An act of sportsmanship by his opponent might have been a major factor in Yannick Noah's 6-4, 6-3 championship victory in the D.C. National Bank Tennis Classic last night.

Noah, perhaps still preoccupied with his first career victory over Jimmy Connors in the semifinals Sunday, started slowly against 11th-seeded Martin Jaite. Noah lost the first three games and trailed, 4-1, before holding serve at love.

Next, the pivotal game. Jaite missed two volleys to fall behind, 0-30. After Noah hit the tape with a backhand to make it 15-30, he hit a looping forehard that linesman Jim Cummings called long. Noah questioned the call, and chair umpire Rich Kaufman asked Cummings to check the mark.

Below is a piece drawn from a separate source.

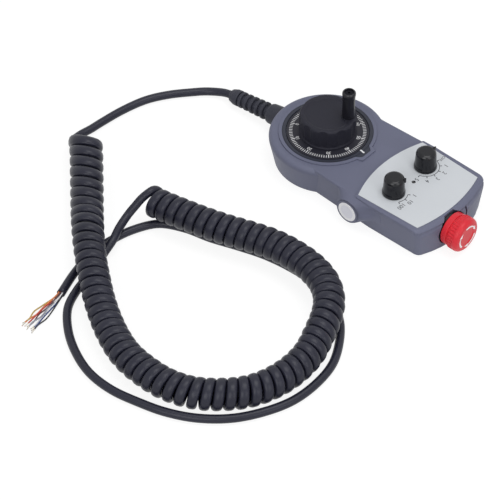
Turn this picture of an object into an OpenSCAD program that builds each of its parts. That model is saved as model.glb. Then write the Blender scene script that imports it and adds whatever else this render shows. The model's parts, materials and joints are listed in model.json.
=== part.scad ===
// Hand-held pulse generator with a graduated handwheel, two selector knobs,
// an emergency stop and a curly cord. It lies on its back: +Z up out of the
// face, +Y towards the emergency stop, origin on the handwheel's axis.

/* [Case] */
// Radius of the round head at the level of the dial deck
head_r = 43.8; // [42:0.2:45]
// Rounding of the head's upper edge
head_round = 5; // [3:0.5:6]
// How much narrower the head's wall is at the back than at the deck
head_draft = 5.2; // [3.5:0.1:5.6]
// Height of the dial deck above the back
case_h = 25; // [24.5:0.5:28]
// Height of the raised control panel above the dial deck
panel_rise = 1.2; // [0.6:0.1:2]
// Half width of the case where the sides leave the head
neck_half_w = 36.2; // [35:0.1:37.4]
// Half width of the case at its widest
body_half_w = 39.2; // [38.6:0.1:40]
// Distance from the dial axis to the widest place
wide_y = 70; // [66:1:78]
// Half width of the case at its end corners
end_half_w = 38.4; // [38:0.1:39.2]
// Distance from the dial axis to the middle of the end wall
end_y = 123; // [122:0.5:126]
// How much narrower each side is at the back than at the deck
side_draft = 3.2; // [2.2:0.1:3.5]
// Radius of the end wall in plan, at the back
end_low_r = 72; // [64:1:80]
// Radius of the end wall in plan, at the deck
end_top_r = 105; // [95:1:120]
// Radius of the corners in plan
corner_r = 5; // [3.5:0.5:6]
// Rounding of the deck's edge
top_round = 1.6; // [1:0.1:2]
// Rounding of the end wall's upper edge
end_round = 5.2; // [4.5:0.1:5.5]
// Rounding of the edge on the back
foot_round = 0.8; // [0.4:0.1:1]
// Thickness of the side walls
wall_t = 2.4; // [2:0.1:2.6]
// Thickness of the dial deck
deck_t = 3; // [2.8:0.1:3.2]
// Height of the back cover's edge
cover_h = 3; // [2.8:0.1:3.4]
// Thickness of the back cover
floor_t = 2; // [1.8:0.1:2.2]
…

Cummings reaffirmed his call, but Jaite sided with Noah and the players convinced Kaufman to replay the point, which Noah won to go up, 40-15, en route to the break.

Jaite won only three more points in the first set and trailed, 2-0, in the second set before recovering.

Noah returned the favor by overriding a call in the eighth game of the first set, but the damage had been done. As Jaite's concentration apparently waned, Noah's confidence grew.

His first serves improved -- he succeeded on 61 percent in the second set after 44 percent in the first.

"I started very slowly," Noah said. "I couldn't have started any slower. When I got down, 4-1, I just told myself I had to serve better, not go for aces."

Last night's crowd of 6,100 helped set a record of 88,100 for the week-long tournament, surpassing the 82,000 total in 1982.